Considering the huge opportunity in EV battery storage systems in India, the runway for the company is long.

Kabra now aspires to be the largest chemistry agnostic battery pack manufacturer. Already catering to 2-wheeler and 3-wheeler electric segment, it has plans to penetrate electric 4-wheeler segment by FY24.

Now it’s one thing to experiment with optionality when the core business is strong, and one can afford to take calculated risks for potentially big pay offs.

Stocks like Zomato do not follow this model in our view.

It’s yet to prove itself in the core business of food delivery. Its investments in untested segments, like quick commerce, where the execution is even more challenging, just adds more uncertainties about the capital allocation and viability.

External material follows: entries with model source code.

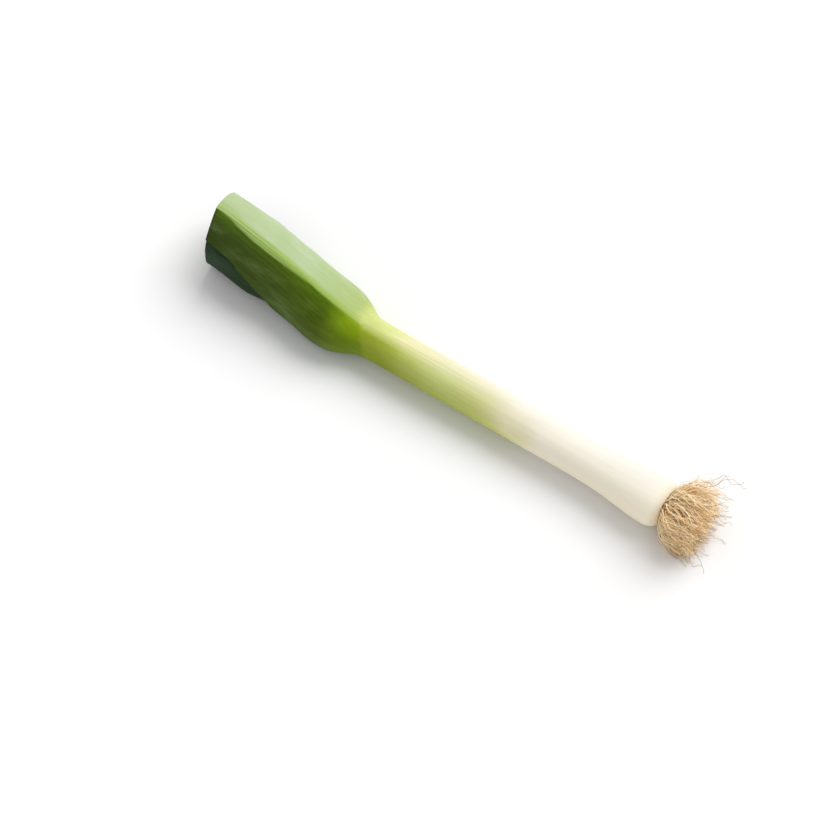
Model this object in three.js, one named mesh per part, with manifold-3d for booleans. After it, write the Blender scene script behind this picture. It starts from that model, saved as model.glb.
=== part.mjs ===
// A trimmed leek lying on its side: a white shaft with a small bulb, a fan of folded
// leaves cut square, and a tuft of roots on the root plate.
// Millimetres, +Z up. The roots point to +X, the cut leaves to -X, and the leek rests on z = 0.
// Places along the plant are given by u, the distance from the base end towards the leaves.

import * as THREE from 'three';
import { mergeVertices } from 'three/addons/utils/BufferGeometryUtils.js';
import Module from 'manifold-3d';

const wasm = await Module();
wasm.setup();

// ---------------------------------------------------------------- driving dimensions

const SHAFT_RADIUS = 15.5;
const BULB_RADIUS = 19.8;
const BASE_END_RADIUS = 13.5; // flat end that the root plate grows from
const BULB_CREST = 11; // u of the widest place of the bulb
const BULB_FADE = 24; // how far along the shaft the bulb dies away
const BULB_SWAY = -0.9; // the bulb sits a little to one side of the shaft's axis
const PRESSED_DEPTH = 0.4; // depth by which the bulb is pressed flat where it rests
const AXIS_HEIGHT = BULB_RADIUS - PRESSED_DEPTH;

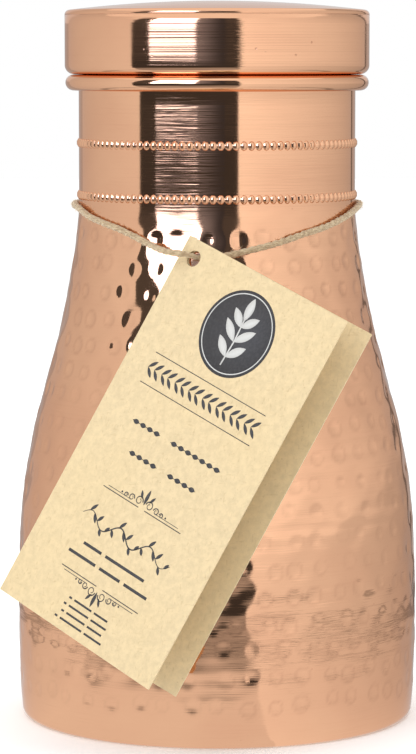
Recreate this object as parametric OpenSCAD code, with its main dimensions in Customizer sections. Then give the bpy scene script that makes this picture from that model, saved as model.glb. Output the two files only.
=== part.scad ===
// Copper water bottle with a push-in lid, and a folded card tag tied round its neck with twine.
// The origin is the centre of the foot, on the surface that the bottle stands on. +Z is up and -Y is the front.

/* [Body] */
// Radius of the neck outside, below the rolled lip
neck_r = 38.54; // [36:0.01:40]
// Largest radius of the belly outside
belly_r = 55.9; // [53:0.1:58]
// Thickness of the copper sheet
sheet = 0.7; // [0.5:0.05:0.9]
// Height of the foot's outer corner, where the side turns under
foot_corner_r = 2.4; // [1.5:0.1:3]
// Inner radius of the sheet's turned-in foot flange
foot_flange_r = 44; // [40:0.5:47]
// Height of the base plate's dome inside
base_rise = 3.4; // [1:0.1:4]

/* [Lip and beads] */
// Height of the rolled lip's top
lip_top = 179.6; // [178:0.1:182]
// Radius of the roll's section
lip_roll_r = 2.2; // [1.8:0.05:2.4]
// Height of the upper bead band's middle
upper_bead_z = 160.7; // [158:0.1:163]
// Height of the lower bead band's middle
lower_bead_z = 146.3; // [146:0.1:149]
// Height of a bead band
bead_band_h = 2.5; // [2:0.1:3]
// How far a bead band stands out from the neck
bead_band_t = 0.6; // [0.4:0.05:0.8]

/* [Lid] */
// Radius of the lid outside
lid_r = 42.4; // [42:0.1:43]
// Height of the lid's rim, where the side meets the top
lid_rim_z = 197.5; // [194:0.1:200]
// Height of the whole bottle, at the middle of the domed top
bottle_h = 200; // [199:0.1:203]
// Radius of the corner between the lid's side and top
lid_corner_r = 1.4; // [1:0.1:2]
// Radius of the lid's lower edge
lid_edge_r = 2.5; // [1.5:0.1:3]
// Radius of the plug that goes into the neck
plug_r = 37.3; // [36.8:0.05:37.4]
// Height of the plug's lower end
plug_bottom = 161; // [158:0.5:164]
// Height of the middle of the seal
seal_z = 170; // [168:0.5:173]
// Radius of the seal's section
seal_r = 1.05; // [0.9:0.05:1.1]

/* [Tag] */
// Width of a leaf of the folded card
tag_w = 59; // [50:1:62]
// Length of a leaf
tag_h = 108; // [90:1:110]
// Thickness of the card
card = 0.4; // [0.3:0.05:0.5]
// Radius of the punched holes
tag_hole_r = 2.25; // [2.1:0.05:2.5]
// Distance of the holes from the fold
hole_from_fold = 4.6; // [4:0.1:6]
// Distance of the holes from the top edge
hole_from_top = 5; // [4:0.1:7]
// Angle between the two leaves, at the fold
tag_opening = 14; // [10:1:18]

/* [Twine] */
// Diameter of the twine
twine_d = 1.8; // [1.4:0.1:2]
// Diameter of the twine where it is squeezed through the holes
twine_hole_d = 1.5; // [1.2:0.1:1.8]
// Radius of the knot
knot_r = 2.3; // [1.8:0.1:2.6]

/* [Hidden] */
$fn = 96;

fit = 0.05;                                  // gap at a running fit, and between two brazed sheets
neck_inner_r = neck_r - sheet;
lip_z = lip_top - lip_roll_r;                // middle of the rolled lip
lip_r = neck_inner_r + lip_roll_r;
lip_wire_r = lip_roll_r - sheet - fit;
lip_slit_h = 0.6;                            // gap between the end of the roll and the neck
shoulder_z = 144.5;                          // where the straight neck turns into the flare
foot_r = belly_r - 0.9;                      // radius at the top of the foot's corner

// Outside of the bottle from the foot to the neck, as [radius, height], joined by a smooth curve
side_points = [
    [foot_r, foot_corner_r],
    [belly_r - 0.4, 10],
    [belly_r, 26],
    [belly_r - 0.2, 44],
    [belly_r - 1.1, 60],
    [belly_r - 3.65, 77],
    [belly_r - 7.95, 94],
    [neck_r + 4.85, 111.5],
    [neck_r + 1.7, 128.5],
    [neck_r + 0.3, 139.5],
    [neck_r, shoulder_z]
];
curve_steps = 4;                             // stretches between two points of the side
corner_steps = 6;                            // stretches in the foot's corner

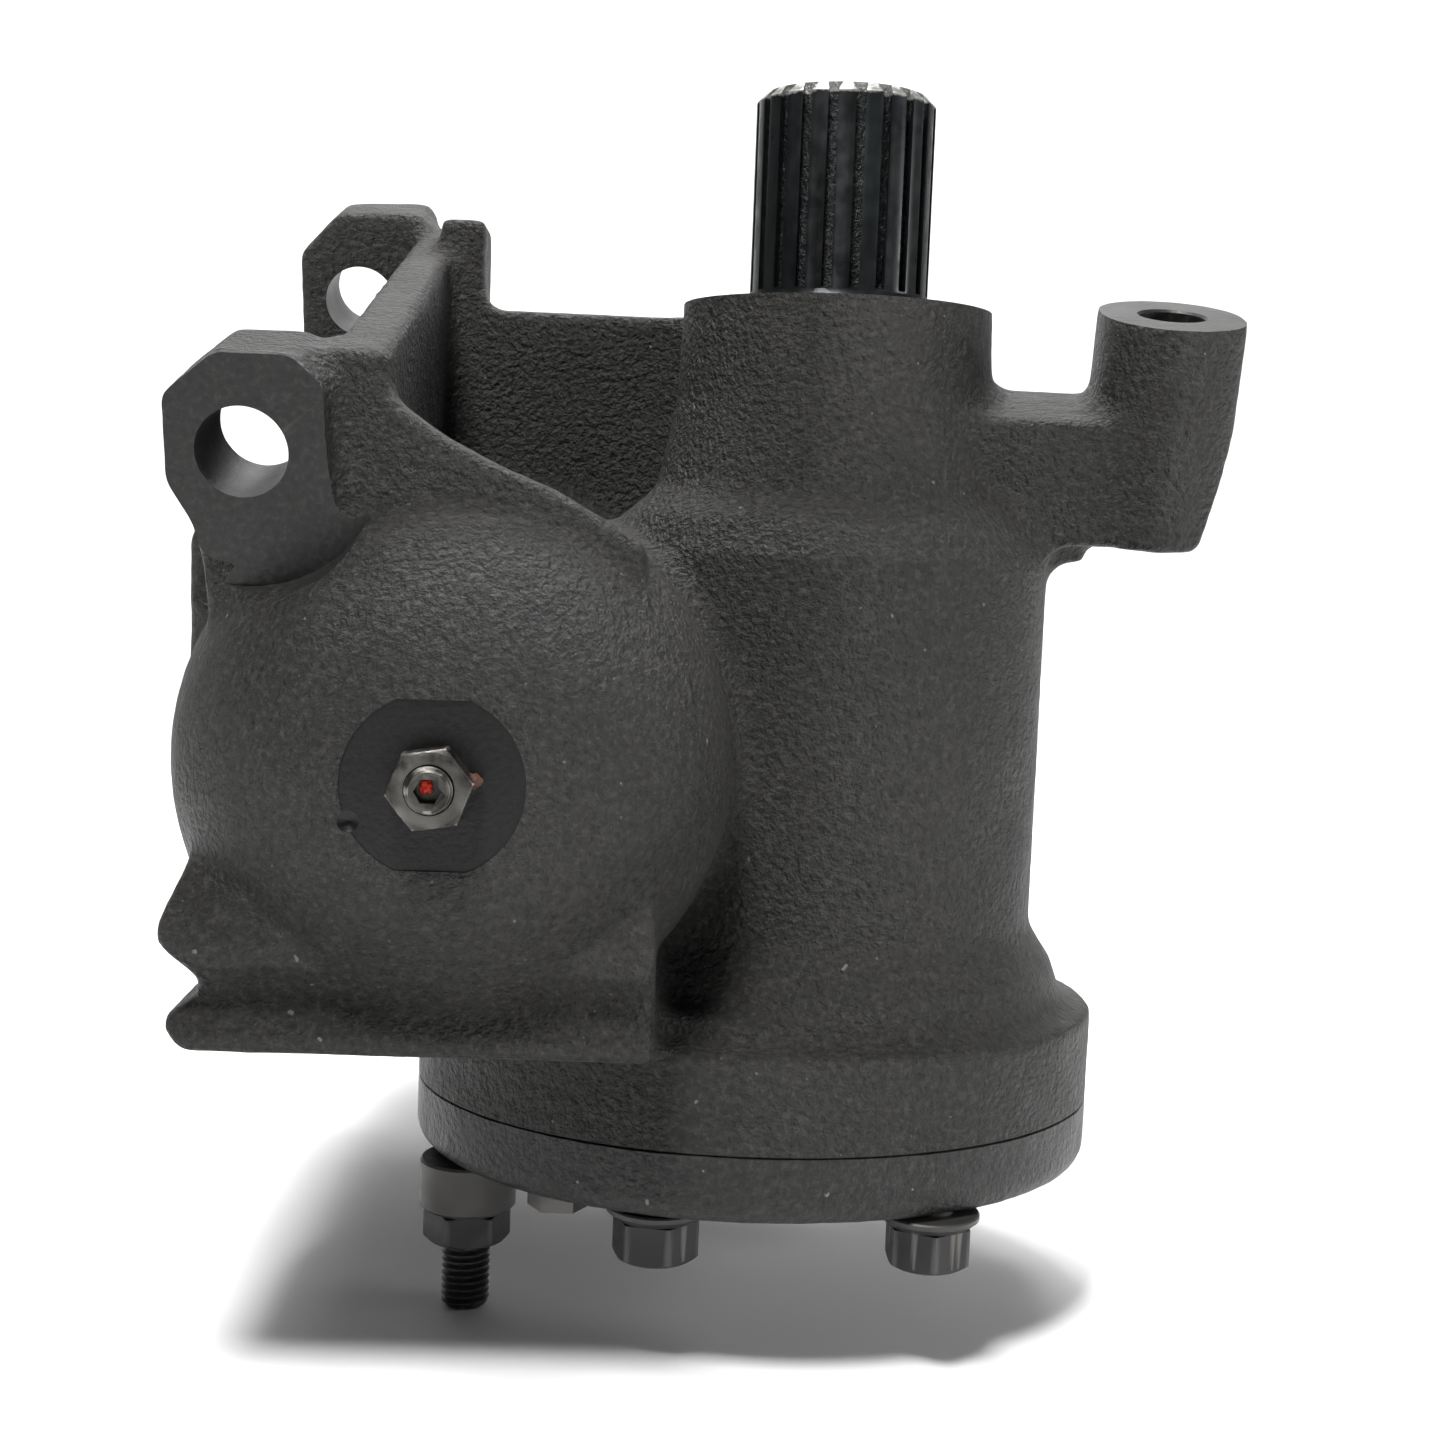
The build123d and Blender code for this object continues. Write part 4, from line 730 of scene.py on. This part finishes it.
# ------------------------------------------------------- bevels on the CAD's own shapes
CAST_EDGE, TURNED_EDGE = 0.5 * MM, 0.16 * MM
for name in ("sector_shaft", "cover_plug", "backlash_screw", "bleed_screw", "relief_valve_plug",
             "valve_housing_bolts", "input_shaft", "input_dust_cover", "valve_housing",
             "rack_piston", "worm_shaft", "dust_seal"):
    node = NODES[name]
    weld = node.modifiers.new("weld", "WELD")
    weld.merge_threshold = 0.001 * MM
    bevel = node.modifiers.new("bevel", "BEVEL")
    bevel.width = CAST_EDGE if name == "valve_housing" else TURNED_EDGE
    bevel.segments = 2
    bevel.limit_method = "ANGLE"
    bevel.angle_limit = radians(30)
    bevel.use_clamp_overlap = True

# ------------------------------------------------------------------- camera and lights
CAMERA_AT = Vector((-44.24, -520.65, -54.7)) * MM
YAW, PITCH, ROLL = radians(2.09), radians(-5.61), radians(2.19)
LENS = 50.5                 # mm, on a 36 mm sensor

look = Vector((sin(YAW) * cos(PITCH), cos(YAW) * cos(PITCH), sin(PITCH)))
camera = bpy.data.objects.new("camera", bpy.data.cameras.new("camera"))
camera.data.lens = LENS
camera.data.clip_start = 0.01
camera.location = CAMERA_AT
facing = look.to_track_quat("-Z", "Y").to_matrix()
camera.rotation_euler = (facing @ Matrix.Rotation(ROLL, 3, "Z")).to_euler()
bpy.context.scene.collection.objects.link(camera)
bpy.context.scene.camera = camera


def lamp(name, at, aim, size, power):
    """A soft square lamp aimed at a point."""
    light = bpy.data.lights.new(name, "AREA")
    light.shape = "SQUARE"
    light.size = size
    light.energy = power
    holder = bpy.data.objects.new(name, light)
    holder.location = at
    holder.rotation_euler = (Vector(aim) - Vector(at)).to_track_quat("-Z", "Y").to_euler()
    bpy.context.scene.collection.objects.link(holder)


MIDDLE = (-0.05, 0, -0.1)
lamp("key_lamp", (-0.25, -0.55, 1.0), MIDDLE, 0.25, 21)
lamp("right_lamp", (1.1, -0.2, 0.1), MIDDLE, 0.3, 6)
lamp("top_lamp", (-0.1, 0.2, 1.1), MIDDLE, 0.3, 10)
lamp("floor_lamp", (0.0, 1.3, 2.2), (0.0, 1.0, 0.0), 1.6, 40)
lamp("backdrop_lamp", (0.0, 0.9, 1.8), (0.0, 2.8, 0.7), 1.6, 45)

world = bpy.data.worlds.new("world")
world.use_nodes = True
world.node_tree.nodes["Background"].inputs[0].default_value = (1.0, 1.0, 1.0, 1)
world.node_tree.nodes["Background"].inputs[1].default_value = 0.05
bpy.context.scene.world = world
bpy.context.scene.view_settings.view_transform = "Standard"

# a pale floor that curves up behind into a backdrop
FLOOR_Z = CAD_BOX[0][Z] - 0.3 * MM
SWEEP_Y, SWEEP_R, WALL_TOP, HALF = 1.6, 1.2, 4.0, 6.0
route = [(-4.0, FLOOR_Z), (SWEEP_Y, FLOOR_Z)]
route += [
    (SWEEP_Y + SWEEP_R * sin(radians(step)), FLOOR_Z + SWEEP_R * (1 - cos(radians(step))))
    for step in range(6, 91, 6)
]
route.append((SWEEP_Y + SWEEP_R, WALL_TOP))
floor_mesh = bpy.data.meshes.new("floor")
floor_mesh.from_pydata(
    [(side * HALF, y, z) for y, z in route for side in (-1, 1)], [],
    [(2 * row, 2 * row + 1, 2 * row + 3, 2 * row + 2) for row in range(len(route) - 1)],
)
floor = place("floor", floor_mesh)
smooth(floor, 60)
g = Graph("floor_paper")
floor_mesh.materials.append(g.finish(
    g.mix(g.noise(3), (0.86, 0.86, 0.86), (0.9, 0.9, 0.9)),
    g.ranged(g.noise(40), 0.3, 0.7, 0.8, 0.9), 0.0, 0.2,
))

In fact, it seems downright speculative.

Unfortunately, these are the kind of bets that attract most of the media attention.

An intelligent investor should cut out the noise, ignore the hype, and instead focus on listed businesses that are incubating potential winners in a prudent way.

Yes, there is always an element of risk. The bet may not play out as expected. Yet, it makes sense to track such developments. That’s because the payoff could be nonlinear, disproportionate, and could be the key to future multibaggers.

And the loss is limited to the extent of investment.

That said, you will not come across such opportunities by running a stock screener.

The effort requires more than pulling numbers, studying annual reports, and transcripts.

Disclaimer: This article is for information purposes only. It is not a stock recommendation and should not be treated as such.